Promote Code to Production
At this point, your new pack is in Git on the dev branch. The change control ticket is in the queue for Cribl Admins. What’s next? The Cribl Administrators should now review the configuration either via Git or via the Dev environment.
- If the Cribl Administrator team has any feedback about the configuration or changes that need to be made, then the pack should be returned to the dev team for further updates, and the change ticket should be routed back to them.
- If the Cribl Administrator team is happy with the current version, then they should promote the Git configuration to the prod/main branch and import it into the production environment.
- Ensure that tags are updated to reflect the production environment
- Commit and deploy the changes
- Test the route and pipeline
- Close the change ticket as complete
Example Scenario
The application development team needs to onboard their Shine logs into Cribl. They’ve developed an API in their application just to do this. The Cribl administration team has a Testing workspace set up just for such a scenario, and they have an SSO group set up to allow login to this workspace as needed. They have also created a dataset in Cribl Lake for the development team to send data to. The application development team has been through the Cribl User training and has a decent understanding of the environment.
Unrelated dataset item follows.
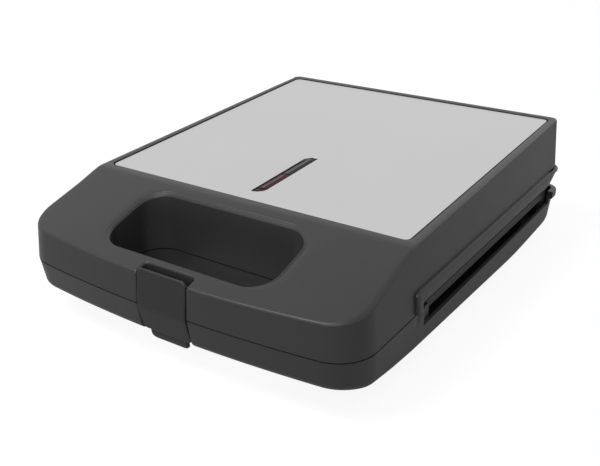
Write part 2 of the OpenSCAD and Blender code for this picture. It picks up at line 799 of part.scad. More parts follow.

- Change control process is kicked off; a Jira ticket is created and assigned to the application development team.
- Application development team creates a Git repository called shine_stream_ingest; they update the ticket with this information.
- Application development team navigates to Cribl, logs into the Testing workspace, and creates a pack with the pack ID of shine_stream_ingest and the name Shine Stream Ingest. They also fill out the details of the pack, like the README and tags, in accordance with the organization’s data governance conditions.
- Application development team creates a REST API collector Source, a pipeline to parse their data efficiently, a Cribl Lake Destination, and a route that pieces these things together.
- Application development team commits and deploys their changes.
- Application development team tests their data ingest from end to end within the Testing workspace.
- Application development team ensures that everything is added to the pack, save it, and export it. Then they import it to a dev branch in Git and notify the Cribl Administration team by moving the change control ticket into their queue.
- Cribl Administration team reviews the pack. They import it into the production environment and test it. They deem it safe and efficient. They update the tags to reflect production, save the changes, commit and deploy the changes, and export it to the main branch in Git.
- Cribl Administration team updates the change ticket with the new Git information and closes the change as complete.